Pour autant, alors même que le rapport de la Grande Conférence sur le Sport Professionnel Français d’avril 2016 comportait nombre de propositions relatives aux évolutions institutionnelles nécessaires à la gouvernance du sport professionnel, ce sujet n’a pas fait l’objet de dispositions dans la loi du 1er mars 2017 précitée. En choisissant de concentrer son attention sur le football professionnel, la discipline la plus avancée sur la voie du « sport spectacle », la mission d’information a considéré que d’autres disciplines pourraient être prochainement concernées par les évolutions préconisées pour la gouvernance du football, à l’image du rugby et du basket, par exemple.

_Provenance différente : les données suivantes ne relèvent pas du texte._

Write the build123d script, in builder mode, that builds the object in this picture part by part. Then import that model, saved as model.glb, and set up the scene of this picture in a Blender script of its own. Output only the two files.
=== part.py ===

À noter, enfin, que la plupart des 17 propositions formulées pour « muscler le jeu » du football professionnel ouvrent de nouvelles possibilités aux instances, sans pour autant se substituer à l’autonomie de la fédération. Elles forment, néanmoins, un « tout » cohérent qui n’oublie pas la nécessité de réaffirmer la responsabilité de l’État dans le développement du sport.

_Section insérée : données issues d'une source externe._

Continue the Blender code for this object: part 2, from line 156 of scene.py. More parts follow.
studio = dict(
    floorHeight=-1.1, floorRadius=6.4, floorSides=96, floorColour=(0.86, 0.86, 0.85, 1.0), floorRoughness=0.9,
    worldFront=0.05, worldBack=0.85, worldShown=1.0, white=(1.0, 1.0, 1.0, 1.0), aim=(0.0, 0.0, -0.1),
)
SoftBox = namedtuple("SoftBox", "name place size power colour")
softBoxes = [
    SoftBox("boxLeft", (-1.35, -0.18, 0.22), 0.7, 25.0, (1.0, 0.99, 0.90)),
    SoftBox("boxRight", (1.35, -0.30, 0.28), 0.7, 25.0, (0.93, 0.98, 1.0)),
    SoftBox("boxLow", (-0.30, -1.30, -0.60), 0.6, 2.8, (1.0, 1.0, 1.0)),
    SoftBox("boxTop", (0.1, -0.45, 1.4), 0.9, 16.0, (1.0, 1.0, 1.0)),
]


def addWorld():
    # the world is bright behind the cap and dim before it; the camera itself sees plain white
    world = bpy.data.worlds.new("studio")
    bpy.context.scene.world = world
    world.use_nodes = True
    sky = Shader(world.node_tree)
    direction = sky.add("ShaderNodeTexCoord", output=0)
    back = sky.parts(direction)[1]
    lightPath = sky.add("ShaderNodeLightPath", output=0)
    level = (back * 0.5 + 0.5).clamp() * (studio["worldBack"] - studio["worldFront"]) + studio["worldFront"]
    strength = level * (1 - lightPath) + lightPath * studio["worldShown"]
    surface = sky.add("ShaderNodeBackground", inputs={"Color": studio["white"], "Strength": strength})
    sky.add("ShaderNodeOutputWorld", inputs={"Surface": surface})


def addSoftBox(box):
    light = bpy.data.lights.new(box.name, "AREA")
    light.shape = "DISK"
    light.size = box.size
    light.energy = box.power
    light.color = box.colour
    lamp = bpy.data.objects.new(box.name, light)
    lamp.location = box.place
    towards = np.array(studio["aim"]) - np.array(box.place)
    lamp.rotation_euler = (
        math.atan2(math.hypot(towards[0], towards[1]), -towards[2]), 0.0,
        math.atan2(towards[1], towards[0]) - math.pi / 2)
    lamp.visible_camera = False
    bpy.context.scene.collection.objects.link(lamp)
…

17 PROPOSITIONS POUR « MUSCLER LE JEU » DU FOOTBALL PROFESSIONNEL
- Remplacer la convention pluriannuelle signée entre l’État et la FFF qui décline aujourd’hui un programme d’actions en faveur des priorités ministérielles par un véritable contrat d’objectifs et de moyens (COM)ayant pour périmètre l’ensemble des actions et des moyens de la fédération ;
- Engager dès 2017/2018, avec leur accord, l’entrée de la FFF, de la FFR d’une part et de la LFP et de la LNR d’autre part, aux côtés d’un opérateur au capital du Stade de France en lieu et place de l’État ;
- Renforcer la légitimité démocratique de la FFF en prévoyant une désignation directe des membres de l’Assemblée générale par les 17 328 clubs tout en conservant la possibilité d’une représentation spécifique pour les clubs professionnels (les statuts de la FFF prévoient à l’heure actuelle une représentation des clubs professionnels à hauteur de 37 % des voix) ;
- Faire évoluer le mode de scrutin utilisé pour désigner l’équipe dirigeante (scrutin de liste avec l’ensemble des responsabilités attribuées à la liste arrivée en tête) afin de permettre une représentation plurielle au sein des organes de direction de la FFF ;
- Limiter à 3 le nombre des mandats successifs du président de la FFF et de la LFP ;
- Poursuivre l’effort de structuration des supporteurs au niveau des clubs et au niveau national en favorisant l’émergence d’une fédération des supporteurs qui aurait vocation à intégrer les instances de gouvernance de la FFF et de la LFP ;
- Ouvrir la possibilité pour la FFF de créer plusieurs ligues professionnelles en lieu et place de la LFP afin de mieux prendre en compte les spécificités de chaque championnat tout en conservant une solidarité forte entre les ligues à travers une convention pluriannuelle ;
- Clarifier le pouvoir d’évocation dont bénéficie la FFF au regard des décisions de la LFP et mieux identifier le « bloc de compétences » de la Ligue ;
- Allonger la durée de la convention qui lie la FFF et la LFP de 5 ans au maximum aujourd’hui à 5 à 8 ans, afin de sécuriser la Ligue dans son existence et prévoir dans le code du sport qu’une fois créée une ligue ne peut être remise en cause qu’en cas de retrait de la délégation à sa fédération ;
- Prévoir une obligation pour les clubs de Ligue 1 et de Ligue 2 de posséder un centre de formation et de développer la formation des joueuses ;
- Amener l’ensemble des clubs de Ligue 1 à créer une section féminine ;
- Allonger la durée du premier contrat professionnel de 3 ans au maximum à 3 à 5 ans au maximum afin de permettre aux clubs de mieux valoriser leur investissement dans la formation ;
- Mieux réguler l’évolution des effectifs des clubs – déstabilisée par l’arrêt Bosman de 1995 – en instituant un quota de joueurs formés localement pour l’ensemble des compétitions organisées par la LFP sur le modèle des règles définies par l’UEFA en Champions League ;
- Instituer un plafonnement de la masse salariale (« salary cap ») en Ligue 2 calculé en fonction du chiffre d’affaires de chaque club pour préserver la pérennité de chacun d’entre eux ;
Examiner la possibilité de faire évoluer le championnat de National en véritable Ligue 3 professionnelle gérée en lien étroit avec la Ligue 2, au sein, le cas échéant, d’une seconde ligue professionnelle ;
- Permettre à la LFP, si elle le souhaite, de créer une filiale sous forme de société commerciale pour négocier les droits audiovisuels et les autres recettes commerciales, la ligue restant compétente pour répartir le produit des ventes et exercer ses compétences régaliennes ;
- Intégrer la formation parmi les critères définis par le code du sport pour répartir les recettes des droits TV.